There was a deficit in 2019 of about 2%, which was the lowest it had been for a long time, but it wasn’t a surplus. The last time the UK had a surplus was 2001 when Labour were still following Conservative spending plans.

James Kirk
James Kirk
11 hours ago

The buzz word is ‘optics’. Truss, by acting too quickly instead of eking out her plans caused nervous nellie turmoil. If Starmer ditches Reeves now, yes he should under normal circumstances but the stable door’s open and sacking her would have the nervous horses bolt, here and overseas. Better Labour ditch him and, politically, she goes with him.
Cowardice and vote catching. Fiddling with areas unlikely to bring any return; WFA, IHT, CGT, interest rates. I’ve long thought Thatcher dropped basic income tax too much too soon. Wilson was on 33p £ and we had fleets of V bombers and a hefty force in Germany. Scandinavia manages.

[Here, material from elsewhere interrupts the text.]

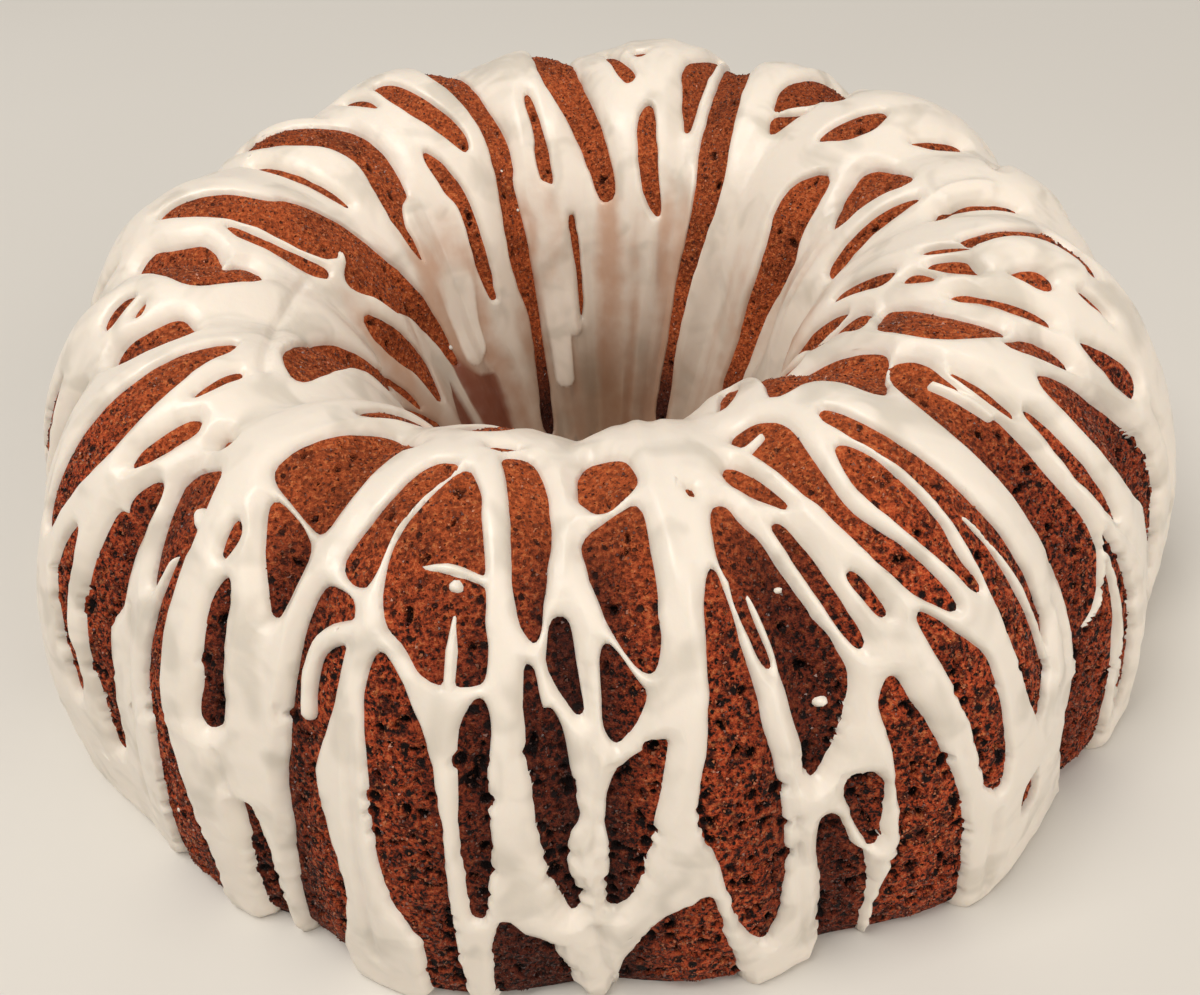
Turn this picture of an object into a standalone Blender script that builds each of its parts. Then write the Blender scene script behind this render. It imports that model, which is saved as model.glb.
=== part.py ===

If Reeves had said ‘time to take your medicine, income tax is going up’ they would still most likely have won. It was their time, time the Tories were laid off.
Now, a bold Chancellor would put two or three pence on income tax, put the threshold up to £20k or more. The BoE and OBR could make it variable, adapting to circumstances. Banks think nothing of credit card APR and we suffer that.
Too late now, there’s no oxygen in the circulation and it’s winding down like an older person in an ICU.